When drafting and negotiating contracts, much attention is deservedly paid to indemnification, limitation of liability, dispute resolution, and similar provisions. Unfortunately, those involved in drafting and negotiating contracts often overlook some of the most basic and important provisions.

  1. Whenever you are planning to enter into a contract, you should always ask yourself the following questions:
  2. What am I trying to accomplish in this contract? Said a different way, what am I trying to get from the other side in this contract?
  3. What am I trying to avoid in this contract? Again, another way of saying this would be: What am I trying to make sure the other side does not get out of this contract?

What is unique about my business or this particular contract that should require my specific attention?

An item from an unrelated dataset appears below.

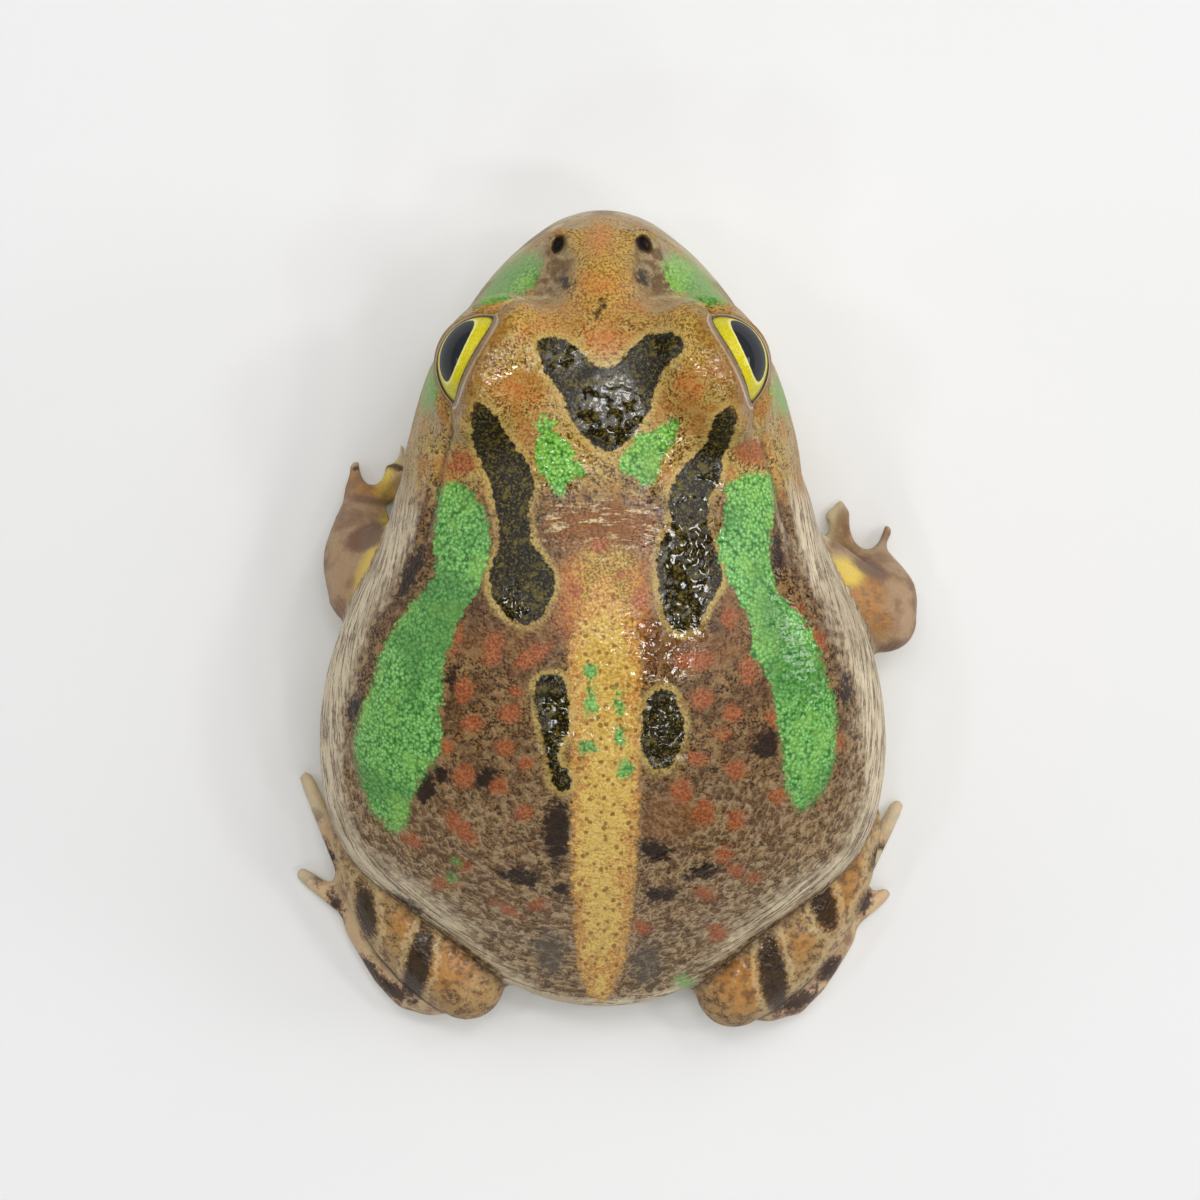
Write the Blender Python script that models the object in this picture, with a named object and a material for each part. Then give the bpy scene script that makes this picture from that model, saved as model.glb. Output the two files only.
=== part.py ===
"""A horned frog at rest on its belly, life size, as a still display model.

Metres, +Z up. The snout points to -Y and the frog's left side is +X. Sizes and places below are
in millimetres, with Y = 0 near the middle of the back, and go into the meshes in metres. Flesh is
melted together from plain forms, and is then parted into its pieces by thin cuts.
"""

import math

import bmesh
import bpy
from mathutils import Matrix, Vector

MM = 0.001
GAP = 0.3

# Driving sizes of the trunk
SNOUT_TO_VENT = 63.2
SNOUT_Y = -30.7
BODY_HALF_WIDTH = 22.4
BACK_HEIGHT = 27.2

# The middle of the whole frog's box, which comes to stand over the origin
BOX_MIDDLE = (-0.23, 1.72)

# Sections of the trunk: share of the length from the snout, half width as a share of the widest,
# heights of the back, of the widest line and of the belly as shares of the back's height, and the
# power that squares the crown of the section where it is under 1
TRUNK_SECTIONS = (
    (0.000, 0.000, 0.460, 0.460, 0.460, 1.00),
    (0.016, 0.168, 0.590, 0.440, 0.300, 0.90),
    (0.048, 0.290, 0.690, 0.425, 0.200, 0.85),
    (0.090, 0.402, 0.765, 0.415, 0.130, 0.80),
    (0.132, 0.487, 0.830, 0.410, 0.085, 0.70),
    (0.205, 0.616, 0.915, 0.400, 0.020, 0.56),
    (0.287, 0.683, 0.975, 0.385, -0.020, 0.52),
    (0.387, 0.750, 0.990, 0.360, -0.045, 0.60),
    (0.443, 0.806, 0.997, 0.350, -0.045, 0.66),
    (0.487, 0.880, 1.000, 0.345, -0.045, 0.70),
    (0.538, 0.942, 0.993, 0.345, -0.045, 0.74),
    (0.600, 0.986, 0.965, 0.350, -0.045, 0.78),
    (0.663, 1.000, 0.915, 0.360, -0.045, 0.82),
    (0.738, 0.980, 0.822, 0.370, -0.045, 0.86),
    (0.802, 0.905, 0.712, 0.370, -0.045, 0.90),
    (0.833, 0.815, 0.650, 0.365, -0.045, 0.92),
    (0.865, 0.690, 0.580, 0.355, -0.035, 0.94),
    (0.905, 0.535, 0.480, 0.330, -0.010, 0.96),
    (0.940, 0.420, 0.390, 0.300, 0.040, 0.98),
    (0.972, 0.310, 0.310, 0.255, 0.090, 1.00),
    (1.000, 0.000, 0.200, 0.200, 0.200, 1.00),
)
TRUNK_RINGS = 44
TRUNK_SIDES = 44
BELLY_ROUNDING = 0.7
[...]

Today’s very difficult economic times are bringing certain contractual provisions into play that many view as boilerplate and in the past often received little or no attention. It is easy to fall into the trap of using standard boilerplate language for provisions such as: the term of the contract; pricing and price adjustments; payment terms; delivery times; bankruptcy provisions; and the types of raw materials that may be used in producing a product for a customer. But now, many people are pulling out their contracts with their customers and suppliers and reviewing those terms as they struggle with issues that have arisen due to, among many others: dramatic increases in the cost of raw materials; the inability to obtain raw materials at competitive prices due to the scarcity of raw materials; dramatically higher fuel costs; and the inability to obtain bank loans or other credit as easily as in the past.

Let’s take raw material costs as one specific example. If your business purchases or manufactures products for which oil is a significant input, or if you are in certain food markets, you have probably seen the cost of those raw materials and other inputs increase at a very rapid rate recently. If you are the buyer and have a long-term contract with a supplier who uses oil or certain foods as inputs, then you may be pretty happy as your contract with your supplier may not allow the supplier to increase its price due to such raw material price increases. But if you are the seller, you certainly want your contract to allow you pass along price increases to your customers.

Careful planning is the key. Those who recognized the importance of negotiating provisions that dealt with these types of issues are probably better off than those who did not. On the other hand, many businesses have failed or are suffering through very difficult times because their contracts did not anticipate these issues.

Another common pitfall in contracts in general is not paying careful attention to schedules, exhibits, or other attachments to the contract. You may negotiate an 80-page supply agreement with your biggest customer. You may know almost every single word of the contract itself, and you may have carefully negotiated all 80 pages to provide important protections to your company. However, often times those 80 page contracts attach schedules and exhibits and people too often relax and do not give the exhibits and schedules the attention they deserve. For example, the body of the 80 page agreement may have a general discussion of the services that are to be provided by one company to the other. It may then refer to an attached schedule for a more detailed description. After the contract is signed, if the party receiving the services believes that the other party is not performing certain services, the receiving party better be able to point to something specific in the schedule of services if it wishes to bring a claim against the other party.

So think about these sorts of issues the next time you begin discussions on a new contract. Doing so may allow you to have the flexibility that you need when circumstances change quickly or unexpectedly. Also, pay attention to those exhibits and schedules. They are usually just as important as the main body of the contract itself.